[Parts and joints as JSON]
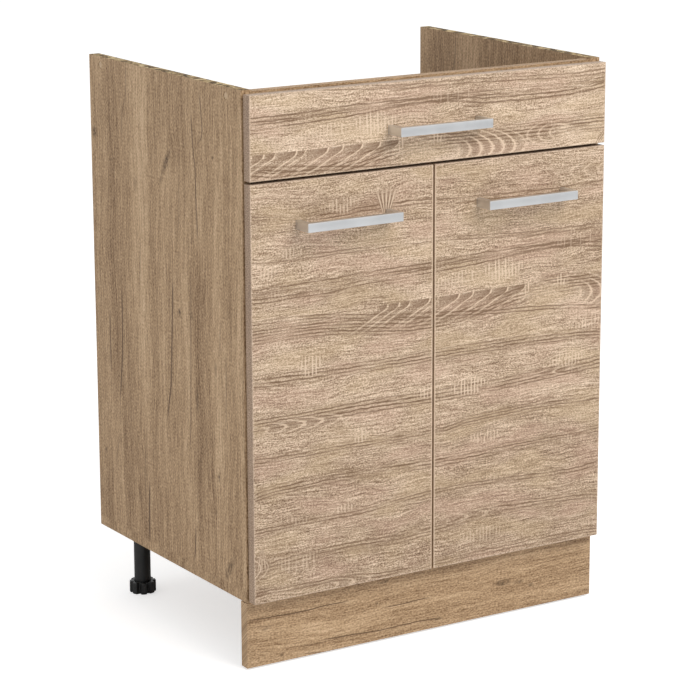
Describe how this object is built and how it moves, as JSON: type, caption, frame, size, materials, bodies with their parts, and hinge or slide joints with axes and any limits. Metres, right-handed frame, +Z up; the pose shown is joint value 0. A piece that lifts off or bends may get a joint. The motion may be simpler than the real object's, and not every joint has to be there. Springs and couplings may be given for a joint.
{
  "type": "kitchen sink base cabinet",
  "caption": "Open-topped kitchen base cabinet for a sink, with a fixed drawer front over a pair of hinged doors, bow handles, adjustable legs and a clip-on plinth.",
  "frame": {"origin": "on the floor, in the middle of the cabinet's footprint, handles included", "axes": "+X to the cabinet's right side seen from the front, +Y towards the wall, +Z up"},
  "size_m": [0.6, 0.493, 0.82],
  "materials": {
    "carcass_decor": "brown oak decor on particle board, matt",
    "front_decor": "light oak decor on particle board, finely brushed",
    "carcass_edge_band": "brown oak decor edge band",
    "front_edge_band": "light oak decor edge band",
    "dowel_beech": "plain beech",
    "zinc_plated_steel": "bright zinc plating",
    "nickel_plated_steel": "nickel plating, satin",
    "zinc_casting": "bare zinc casting",
    "handle_metal": "satin, with brighter bevels",
    "brown_plastic": "moulded, matt",
    "black_plastic": "moulded, matt",
    "clear_rubber": "soft, translucent looking",
    "white_plastic": "moulded, matt"
  },
  "bodies": {
    "carcass": {"bottom_panel": "carcass_decor", "carcass_edge_bands": "carcass_edge_band", "carcass_screws": "zinc_plated_steel", "cover_caps": "brown_plastic", "dowels": "dowel_beech", "drawer_front_bands": "front_edge_band", "drawer_front_handle": "handle_metal", "drawer_front_handle_screws": "zinc_plated_steel", "drawer_front_screws": "zinc_plated_steel", "drawer_front_spacers": "white_plastic", "fixed_drawer_front": "front_decor", "front_left_leg_tube": "black_plastic", "front_rail": "carcass_decor", "front_right_leg_tube": "black_plastic", "hinge_arm_screws": "zinc_plated_steel", "hinge_plate_screws": "zinc_plated_steel", "left_lower_hinge_arm": "nickel_plated_steel", "left_lower_hinge_plate": "nickel_plated_steel", "left_side_panel": "carcass_decor", "left_upper_hinge_arm": "nickel_plated_steel", "left_upper_hinge_plate": "nickel_plated_steel", "leg_screws": "zinc_plated_steel", "rail_cam_bolts": "zinc_plated_steel", "rail_cams": "zinc_casting", "rear_left_leg_tube": "black_plastic", "rear_lower_rail": "carcass_decor", "rear_right_leg_tube": "black_plastic", "rear_upper_rail": "carcass_decor", "right_lower_hinge_arm": "nickel_plated_steel", "right_lower_hinge_plate": "nickel_plated_steel", "right_side_panel": "carcass_decor", "right_upper_hinge_arm": "nickel_plated_steel", "right_upper_hinge_plate": "nickel_plated_steel"},
    "left_hinge_links": {"left_lower_hinge_link": "nickel_plated_steel", "left_upper_hinge_link": "nickel_plated_steel"},
    "left_door": {"left_door": "front_decor", "left_door_bands": "front_edge_band", "left_door_bumpers": "clear_rubber", "left_door_handle": "handle_metal", "left_door_handle_screws": "zinc_plated_steel", "left_hinge_cup_screws": "zinc_plated_steel", "left_lower_hinge_cup": "nickel_plated_steel", "left_upper_hinge_cup": "nickel_plated_steel"},
    "right_hinge_links": {"right_lower_hinge_link": "nickel_plated_steel", "right_upper_hinge_link": "nickel_plated_steel"},
    "right_door": {"right_door": "front_decor", "right_door_bands": "front_edge_band", "right_door_bumpers": "clear_rubber", "right_door_handle": "handle_metal", "right_door_handle_screws": "zinc_plated_steel", "right_hinge_cup_screws": "zinc_plated_steel", "right_lower_hinge_cup": "nickel_plated_steel", "right_upper_hinge_cup": "nickel_plated_steel"},
    "front_left_foot": {"front_left_leg_foot": "black_plastic"},
    "front_right_foot": {"front_right_leg_foot": "black_plastic"},
    "rear_left_foot": {"rear_left_leg_foot": "black_plastic"},
    "rear_right_foot": {"rear_right_leg_foot": "black_plastic"},
    "plinth": {"plinth_board": "carcass_decor", "plinth_clip_screws": "zinc_plated_steel", "plinth_clips": "black_plastic"}
  },
  "joints": [
    {"name": "left_hinge_links_turn", "type": "hinge", "parent": "carcass", "child": "left_hinge_links", "pos_m": [-0.264, -0.1895, 0.398], "axis": [0, 0, -1], "range_deg": [-15.4, 0]},
    {"name": "left_door_swing", "type": "hinge", "parent": "left_hinge_links", "child": "left_door", "pos_m": [-0.2895, -0.2045, 0.398], "axis": [0, 0, -1], "range_deg": [0, 110]},
    {"name": "right_hinge_links_turn", "type": "hinge", "parent": "carcass", "child": "right_hinge_links", "pos_m": [0.264, -0.1895, 0.398], "axis": [0, 0, 1], "range_deg": [-15.4, 0]},
    {"name": "right_door_swing", "type": "hinge", "parent": "right_hinge_links", "child": "right_door", "pos_m": [0.2895, -0.2045, 0.398], "axis": [0, 0, 1], "range_deg": [0, 110]},
    {"name": "front_left_foot_screw", "type": "slide", "parent": "carcass", "child": "front_left_foot", "axis": [0, 0, -1], "range_m": [-0.004, 0.02]},
    {"name": "front_right_foot_screw", "type": "slide", "parent": "carcass", "child": "front_right_foot", "axis": [0, 0, -1], "range_m": [-0.004, 0.02]},
    {"name": "rear_left_foot_screw", "type": "slide", "parent": "carcass", "child": "rear_left_foot", "axis": [0, 0, -1], "range_m": [-0.004, 0.02]},
    {"name": "rear_right_foot_screw", "type": "slide", "parent": "carcass", "child": "rear_right_foot", "axis": [0, 0, -1], "range_m": [-0.004, 0.02]},
    {"name": "plinth_pull", "type": "slide", "parent": "carcass", "child": "plinth", "axis": [0, -1, 0], "range_m": [0, 0.08]}
  ],
  "couplings": [
    {"joint": "left_hinge_links_turn", "follows": "left_door_swing", "ratio": -0.14},
    {"joint": "right_hinge_links_turn", "follows": "right_door_swing", "ratio": -0.14}
  ]
}
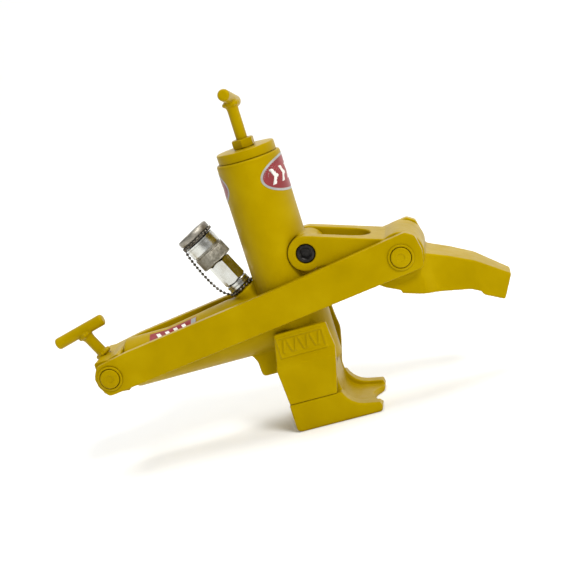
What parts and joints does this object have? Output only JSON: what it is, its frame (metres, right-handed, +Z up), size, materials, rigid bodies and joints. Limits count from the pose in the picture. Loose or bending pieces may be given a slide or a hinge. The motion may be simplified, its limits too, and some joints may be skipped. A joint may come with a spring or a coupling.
{
  "type": "hydraulic tyre bead breaker",
  "caption": "Hand-placed hydraulic bead breaker: barrel with a channelled push foot, side clamp ram, twin links and a hooked claw arm.",
  "frame": {"origin": "underside of the foot, under the barrel's axis", "axes": "+X from the clamp ram towards the claw, +Z up the barrel, Y across the links"},
  "size_m": [0.4749, 0.093, 0.3517],
  "materials": {
    "yellow_casting": "glossy yellow enamel over slightly rough cast steel",
    "yellow_plate": "glossy yellow enamel over rolled plate",
    "yellow_handle": "glossy yellow enamel over turned bar",
    "black_screw": "black oxide",
    "plated_steel": "zinc plated, turned and knurled",
    "chain_metal": "nickel plated ball chain",
    "machined_steel": "ground",
    "spring_wire": "oil tempered wire",
    "bush_bronze": "sintered bronze",
    "seal_rubber": "matt nitrile",
    "printed_label": null
  },
  "bodies": {
    "body": {"body_casting": "yellow_casting", "barrel_cap": "yellow_casting", "handle_lock_nut": "yellow_casting", "ram_gland": "machined_steel", "ram_seal": "seal_rubber", "clamp_gland": "machined_steel", "clamp_rod_wiper": "seal_rubber", "port_adapter": "plated_steel", "coupler_body": "plated_steel", "pivot_bush": "bush_bronze", "chain_loop_port": "chain_metal", "ball_chain": "chain_metal", "foot_spring": "spring_wire", "clamp_spring": "spring_wire"},
    "collar": {"coupler_collar": "plated_steel"},
    "dust_cap": {"dust_cap": "plated_steel", "chain_loop_cap": "chain_metal"},
    "top_handle": {"top_handle_stem": "yellow_handle", "top_handle_bar": "yellow_handle"},
    "claw": {"claw_arm": "yellow_casting", "pivot_screw": "black_screw", "claw_pin": "yellow_handle", "claw_pin_ring_near": "yellow_handle", "claw_pin_ring_far": "yellow_handle"},
    "links": {"side_link_near": "yellow_plate", "side_link_far": "yellow_plate"},
    "clamp": {"crosshead": "yellow_casting", "clamp_rod": "machined_steel", "clamp_piston": "machined_steel", "clamp_piston_seal": "seal_rubber", "rear_handle_stem": "yellow_handle", "rear_handle_bar": "yellow_handle", "crosshead_pin_near": "yellow_handle", "crosshead_pin_far": "yellow_handle", "crosshead_pin_ring_near": "yellow_handle", "crosshead_pin_ring_far": "yellow_handle"},
    "foot": {"foot_block": "yellow_casting", "foot_cheek_near": "yellow_casting", "foot_cheek_far": "yellow_casting", "foot_ram": "machined_steel", "foot_pin": "machined_steel", "pull_rod": "machined_steel", "spring_plate": "machined_steel", "pull_rod_nut": "plated_steel"}
  },
  "joints": [
    {"name": "claw_swing", "type": "hinge", "parent": "body", "child": "claw", "pos_m": [0.0316, 0, 0.1738], "axis": [0, 1, 0], "range_deg": [0, 25]},
    {"name": "link_swing", "type": "hinge", "parent": "claw", "child": "links", "pos_m": [0.1221, 0, 0.1471], "axis": [0, 1, 0], "range_deg": [-18.5, 0]},
    {"name": "clamp_slide", "type": "slide", "parent": "body", "child": "clamp", "axis": [-1, 0, 0], "range_m": [0, 0.0217], "stiffness_N_per_m": 3000, "springref_m": -0.025, "deforming": ["clamp_spring"]},
    {"name": "foot_slide", "type": "slide", "parent": "body", "child": "foot", "axis": [0, 0, -1], "range_m": [0, 0.0451], "stiffness_N_per_m": 1500, "springref_m": -0.03, "deforming": ["foot_spring"]},
    {"name": "top_handle_turn", "type": "hinge", "parent": "body", "child": "top_handle", "pos_m": [0, 0, 0.279], "axis": [0, 0, 1], "range_deg": [-180, 180]},
    {"name": "collar_turn", "type": "hinge", "parent": "body", "child": "collar", "pos_m": [-0.0469, 0, 0.1546], "axis": [-0.4352, 0, 0.9003], "continuous": true},
    {"name": "dust_cap_pull", "type": "slide", "parent": "body", "child": "dust_cap", "axis": [-0.4352, 0, 0.9003], "range_m": [0, 0.014]}
  ],
  "couplings": [
    {"joint": "link_swing", "follows": "claw_swing", "ratio": -0.7375},
    {"joint": "clamp_slide", "follows": "claw_swing", "m_per_rad": 0.04956},
    {"joint": "foot_slide", "follows": "claw_swing", "m_per_rad": 0.10314}
  ]
}
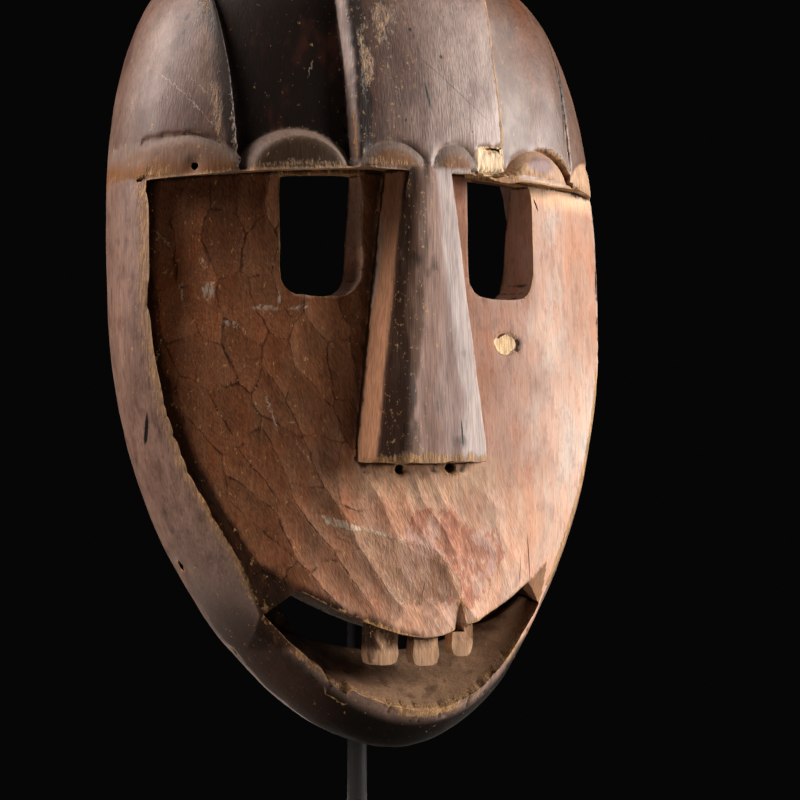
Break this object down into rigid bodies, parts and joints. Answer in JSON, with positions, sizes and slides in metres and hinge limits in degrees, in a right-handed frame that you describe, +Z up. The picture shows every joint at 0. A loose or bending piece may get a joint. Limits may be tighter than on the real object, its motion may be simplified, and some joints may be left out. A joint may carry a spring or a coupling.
{
  "type": "carved wooden face mask on a post stand",
  "caption": "Tall oval wooden face mask, hollow behind, with a sunk face, wedge nose, slot eyes and open toothed mouth, on a thin steel post with a flat foot.",
  "frame": {"origin": "middle of the foot's underside, under the post", "axes": "+Z up along the post; the mask looks along -Y; +X is on the viewer's right"},
  "size_m": [0.216, 0.14, 0.4073],
  "materials": {
    "mask_wood": "carved hardwood, dark patina, worn ochre edges, remains of pale pigment on the face",
    "stand_steel": "satin black paint"
  },
  "bodies": {
    "root": {"mask": "mask_wood", "stand_post": "stand_steel", "stand_base": "stand_steel"}
  },
  "joints": []
}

EXERCISE PROMPT: From the records above, pull out each line that has "this".

ANSWER BELOW:
Describe how this object is built and how it moves, as JSON: type, caption, frame, size, materials, bodies with their parts, and hinge or slide joints with axes and any limits. Metres, right-handed frame, +Z up; the pose shown is joint value 0. A piece that lifts off or bends may get a joint. The motion may be simpler than the real object's, and not every joint has to be there. Springs and couplings may be given for a joint.
What parts and joints does this object have? Output only JSON: what it is, its frame (metres, right-handed, +Z up), size, materials, rigid bodies and joints. Limits count from the pose in the picture. Loose or bending pieces may be given a slide or a hinge. The motion may be simplified, its limits too, and some joints may be skipped. A joint may come with a spring or a coupling.
Break this object down into rigid bodies, parts and joints. Answer in JSON, with positions, sizes and slides in metres and hinge limits in degrees, in a right-handed frame that you describe, +Z up. The picture shows every joint at 0. A loose or bending piece may get a joint. Limits may be tighter than on the real object, its motion may be simplified, and some joints may be left out. A joint may carry a spring or a coupling.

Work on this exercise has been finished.